Sweet. That’s 85 MLers and 81 appliers.

In [None]:
automation_mlers = mlers.filter(like='Q36_B')
automation_appliers = appliers.filter(like='Q36_B')

# get automation method names
automation_methods = [df[x].dropna().unique()[0] for x in df.columns if 'Q36_B' in x]

# plot automation usage
ax = sns.barplot(y=automation_methods, x=automation_mlers.apply(automation_mlers.value_counts).sum().values/mlers.shape[0], label="MLers", alpha=0.5, color='blue')
ax = sns.barplot(y=automation_methods, x=automation_appliers.apply(automation_appliers.value_counts).sum().values/appliers.shape[0], label="appliers", alpha=0.5, color='red')
plt.legend()
plt.ylabel("automation method")
plt.xlabel("percentage of interested respondents")
plt.xlim(0,1)
plt.show()

It looks like MLers tend to be more interested in learning about automated methods than appliers (notice that the bars are overlapped). Once again, this result stands on strong assumptions and only reflects the reality of people who participated in the survey. But do we get to learn anything from this?
Perhaps industry and academic research are too sota results-focused, whereas real-world ML is more interested in having a simple solution that works rather than finding the solution that has a 0.01% higher accuracy than the rest. If we want our research to be relevant for this community, we should also report results in settings that are more in line with theirs. This is not at all to say we shouldn’t seek to push the sota or that we shouldn’t use automated tools to get the best results. But maybe when proposing a new algorithm it would be worth reporting on how it compares to other methods in unoptimised settings as well.
An important observation here is that we considered ML PhD students to be the ones with more experience. What if our conclusion was drawn hastily and ML experience is actually the one making a difference. Let's apply the same experience-wise separation for all the respondents of the question.

In [None]:
Q_36_Columns = [x for x in df.columns if 'Q36_B' in x]
role_experience = df[['Q15'] + Q_36_Columns]

# segregate according to experience
novices = role_experience[role_experience['Q15'] == 'Under 1 year']
experienced = role_experience[(role_experience['Q15']=='2-3 years')| (role_experience['Q15']=='3-4 years') | (role_experience['Q15']=='4-5 years')| (role_experience['Q15']=='5-10 years')]

# plot interest in automation according to experience
ax = sns.barplot(x=novices.count()[Q_36_Columns]/novices.shape[0], y=automation_methods, color='blue', alpha=0.5, label="novice")
ax = sns.barplot(x=experienced.count()[Q_36_Columns]/experienced.shape[0], y=automation_methods, color='red', alpha=0.5, label="experienced" )
plt.legend()
plt.xlim(0,1)
plt.ylabel("automation method")
plt.xlabel("percentage of interested respondents")
plt.show()

Lo and behold!

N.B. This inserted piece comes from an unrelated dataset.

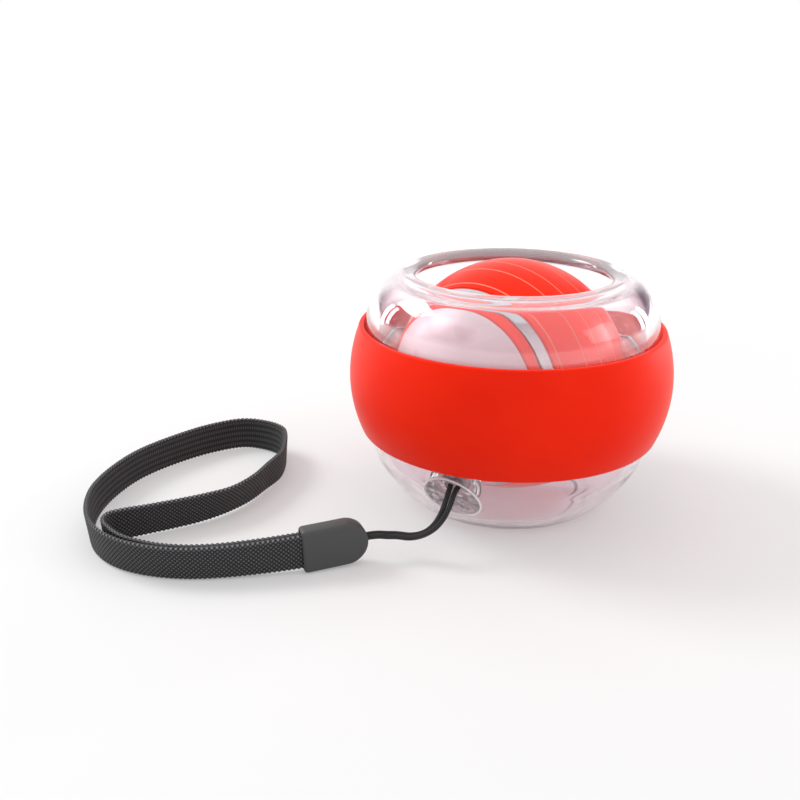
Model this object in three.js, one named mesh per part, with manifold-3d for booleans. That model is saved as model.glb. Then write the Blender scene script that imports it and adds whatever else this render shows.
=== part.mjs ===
// Gyroscopic wrist ball: two clear shells, a silicone grip, a spring-started rotor and a wrist strap.
// Millimetres, +Z up. The origin is the centre of the foot, on the surface that the ball stands on.
import * as THREE from 'three';
import { mergeVertices } from 'three/addons/utils/BufferGeometryUtils.js';
import Module from 'manifold-3d';

const wasm = await Module();
wasm.setup();

// Rotor, along its axle from the centre of the ball
const rotorRadius = 25;
const rotorClearance = 0.4;
const axleHeading = THREE.MathUtils.degToRad(41);
const domeDepth = 7.8;
const domeWall = 1.5;
const domeFlatRadius = 4.4;
const plateThickness = 1.5;
const ringFaceThickness = 1.7;
const grooveShares = [0.206, 0.519, 0.908];
const grooveWidth = 0.5;
const grooveDepth = 0.35;
const webThickness = 1.3;
const webClearance = 0.9;

// Ball, outside. Its radius is the rotor's and all that lies round it.
const floorClearance = 0.9;
const rotorProud = 1.9;
const footRadius = 18.9;
const footRimWidth = 2.7;
const footRecessDepth = 0.7;
const mouthRadius = 20.7;
const rimHalfWidth = 2.5;
const lipDrop = 1.2;
const bandAbove = 11.4;
const bandBelow = 11.6;
const bandTopDraw = 2.2;
const bandBottomDraw = 2.5;
const bandThickness = 1.3;
const bandEdgeThickness = 1;
const bandEdgeRound = 0.45;
const wall = 2.7;
const floorWall = 2.2;
const seatGap = 0.3;
const runningGap = 0.3;

// Race between the shells, and the ring in it
const lapWall = 0.85;
const lapReach = 1;
const raceDepth = 1.3;
const raceLedgeThickness = 1.9;
const ringThickness = 3.5;
const ringWall = 0.3;
const bushWall = 0.3;
const bushFlangeReach = 0.5;
const bushFlangeThickness = 0.6;

// Lanyard eye in the lower shell
const eyeProud = 0.55;
const eyeHeightShare = 0.721;
const eyeHeading = THREE.MathUtils.degToRad(27);
const eyeTilt = THREE.MathUtils.degToRad(28.2);
const eyeBossHalfWidth = 5.6;
const eyeBossHalfHeight = 4.6;
const eyeBossSetback = 1.6;
const eyeFloor = 1.9;
const dishHeightShare = 0.616;
const dishHeading = THREE.MathUtils.degToRad(28.1);
const dishTilt = THREE.MathUtils.degToRad(27.5);
const dishRoll = THREE.MathUtils.degToRad(-27.6);
const dishHalfWidth = 7.2;
const dishHalfHeight = 6.1;
const dishDepth = 1.3;
const throatWidth = 3.6;
const throatHeight = 2.4;
const chamberStart = 2.2;
const chamberWidth = 5.2;
const chamberDepth = 3.9;
const eyePinRadius = 0.6;
const eyePinSetback = 1.4;

// Axle, bearings and clips
const axleRadius = 2;
const journalRadius = 1;
const axleTipRound = 0.3;
const bearingLength = 3;
const bearingLip = 0.3;
const innerRaceThickness = 1;
const outerRaceThickness = 1;
const bearingBallRadius = 0.55;
const bearingBallCount = 7;
const cageThickness = 0.5;
const bearingBossWall = 1;
const clipThickness = 0.6;
const clipWidth = 1.3;

// Start spring, arbor and one-way clutch
const arborRadius = 6.4;
const arborClearance = 0.7;
const rollerRadius = 0.8;
const rollerSetback = 0.4;
const rollerCount = 5;
const rampShare = 0.8;
const rampAngle = THREE.MathUtils.degToRad(22);
const springThickness = 0.45;
const springWidth = 5;
const springSideRoom = 0.5;
const springTurns = 5;

// Rotor screws
const screwCount = 3;
const screwShankRadius = 0.9;
const screwHeadRadius = 1.9;
const screwHeadHeight = 1.2;
const screwHeadRoom = 0.9;
const screwDepthShare = 0.525;
const driveSlotWidth = 0.5;
const driveSlotDepth = 0.5;

// Strap cap
const capLength = 13.3;
const capHeight = 9;
const capThickness = 3.6;
const capEdgeRound = 0.6;
const capHeading = THREE.MathUtils.degToRad(19);
const capTilt = THREE.MathUtils.degToRad(2.6);
const capStart = [-43.1, -36.4];
const restGap = 0.2;
const capMouthDepth = 3;
const capLayerGap = 0.3;
const capSocketDepth = 1.7;

// Webbing and cord
const strapWidth = 7.5;
const strapThickness = 0.9;
const strapChamfer = 0.25;
const strapLiftShares = [1, 1, 0.75, 0.35, 0.1];
const cordRadius = 0.55;
const cordSpacing = 1.2;

// Facets of round shapes
const ballFacets = 40;
const rotorFacets = 32;
const smallFacets = 16;
const cordSides = 8;
const shoulderSteps = 7;
const haunchSteps = 6;
const rimSteps = 5;
const insideSteps = 8;
const seatSteps = 3;
const domeSteps = 5;
const domeInnerSteps = 4;
const rimBandSteps = 2;
const capBevelSteps = 2;
const springStepsPerTurn = 16;
const strapSteps = 80;
const cordSteps = 38;
const bossSteps = 5;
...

If anything, they are *negatively* correlated. This means that generally the trend is to be less interested in automation as you gain experience. In terms of our insights — they remain valid: Automation is great, but if there are so many ML enthusiasts who do not use it, shouldn’t we report results that are realistic for them as well?

There are many other things we can talk about. Such as the higher variety of algorithms reseachers tend to use or how taking a university ML course impacts the algorithms you choose. But to keep the story short and effective, I decided to only present to the reader what I considered to be the most important insights. 

So let’s do a quick recap: the Kaggle community enjoys simplicity in all its beauty. But both appliers and researchers have something to win by considering each other a bit more. I believe appliers should actively search to integrate novel techniques in their work. This will push research to be better, which will once again help appliers and so on. That also means researchers should ensure their studies and results are more in line with appliers' needs. I believe Kaggle can help researchers and appliers work together and I suggested two ways of doing this. Lastly, the subject we looked at today is far greater than I could cover. By making the community aware of the problems we identified today and integrating more subpopulation-aware questions in the upcoming surveys, I believe great further insights can be gained in the future. 

Before wrapping up, I want to point out one more thing. Omitting it would be hypocritical. Remember when I said “What if some of the Engineers and Data Scientists actually do research as part of their job?”? I only got to this question because the data wasn’t making sense. According to my narrow perspective on the world, ML Engineers... “engineer” which cannot include research. Or at least research that pushes the ML field further. Sure, they could be applying it to research questions in science but they don't do actual ML research.

In [None]:
# get the machine learning engineers that are doing ML research
df[(df['Q5']=='Machine Learning Engineer') & (df['Q24_Part_6']=='Do research that advances the state of the art of machine learning')]

I was surprised to find out what a wrong perception I’d had until looking at this data. It turned out that Research Scientists make up less than 50% of all the researchers in the Kaggle community!

In [None]:
researchers = df[df['Q24_Part_6']=='Do research that advances the state of the art of machine learning']

# plot what percentage each role represents out of the overall number of researchers
ax = sns.barplot(x = researchers['Q5'].value_counts().div(df['Q5'].value_counts()), y = researchers['Q5'].value_counts().div(df['Q5'].value_counts()).index)
plt.xlim(0,1)
plt.ylabel("occupations")
plt.xlabel("percentage out of the overall research")
plt.show()

Biases still exist. On both ends of the spectrum. We should not be surprised or angry when people have biased opinions about a group we identify with. What we can do instead is tell our story. And so I did.